Nos anos seguintes, o governo de Ho Chi Minh conduziria uma série de transformações sociais, nacionalizando indústrias, instituindo a reforma agrária e universalizando o direito à moradia, educação e saúde. As relações diplomáticas com o regime sul-vietnamita, sob a liderança autoritária e repressiva do ditador Ngo Dinh Diem, permaneceram extremamente conturbadas. Em 1955, as tentativas dos dois países de unificarem a nação sob o seu próprio sistema político e econômico deu início à Guerra do Vietnã.
Temendo que o país fosse unificado sob o comando do governo socialista de Ho Chi Minh, os Estados Unidos decidiram intervir diretamente na região, mandando centenas de milhares de soldados para apoiar Vietnã do Sul. Apesar da superioridade bélica, das tropas mais numerosas e da capacidade infinitamente maior de mobilizar recursos dos norte-americanos, Ho Chi Minh conseguiu coordenar uma resistência heroica.
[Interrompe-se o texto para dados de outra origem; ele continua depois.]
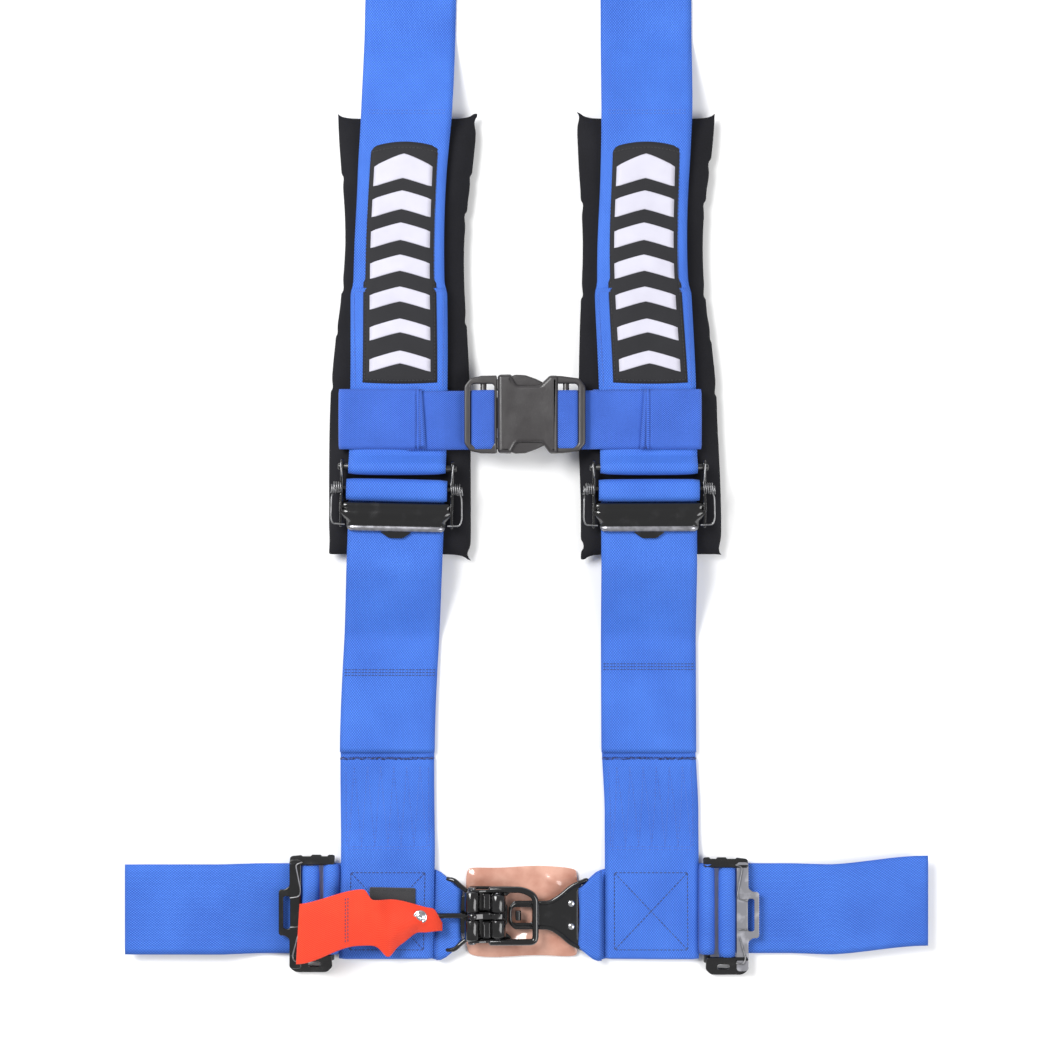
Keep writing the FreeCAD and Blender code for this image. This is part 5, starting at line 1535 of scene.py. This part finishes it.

Bom conhecedor de Carl von Clausewitz, o “pai da guerra moderna”, Ho Chi Minh inspirou-se no conceito de unificar a nação como um “corpo organicamente unido”, mobilizando todos os habitantes e recursos para a participação na guerra.
Adotando a tática de guerrilha não convencional, aliada ao conhecimento do território, os norte-vietnamitas conseguiram neutralizar a vantagem material dos Estados Unidos. Entre 1961 e 1963, 40.000 vietcongues se infiltraram no Vietnã do Sul, ampliando a guerrilha e iniciando ações de sabotagem e enfrentamento direto em território inimigo. Ho Chi Minh ainda coordenaria a Ofensiva do Tet, desferindo um duro golpe sobre a narrativa do governo norte-americano de que o Vietnã do Norte estaria “nas cordas”.
Vitimado por um infarto, Ho Chi Minh faleceu em 2 de setembro de 1969, sem ver o fim da Guerra do Vietnã e a reunificação do país. Sua estratégia, entretanto, provou-se vitoriosa. Em novembro de 1975, sem conseguir atingir nenhum de seus objetivos, os Estados Unidos abdicavam da guerra, assinando o armistício. Finalmente reunificado sob o governo popular, o Vietnã entraria para a história como o país que impôs à maior potência do mundo uma derrota militar sem precedentes.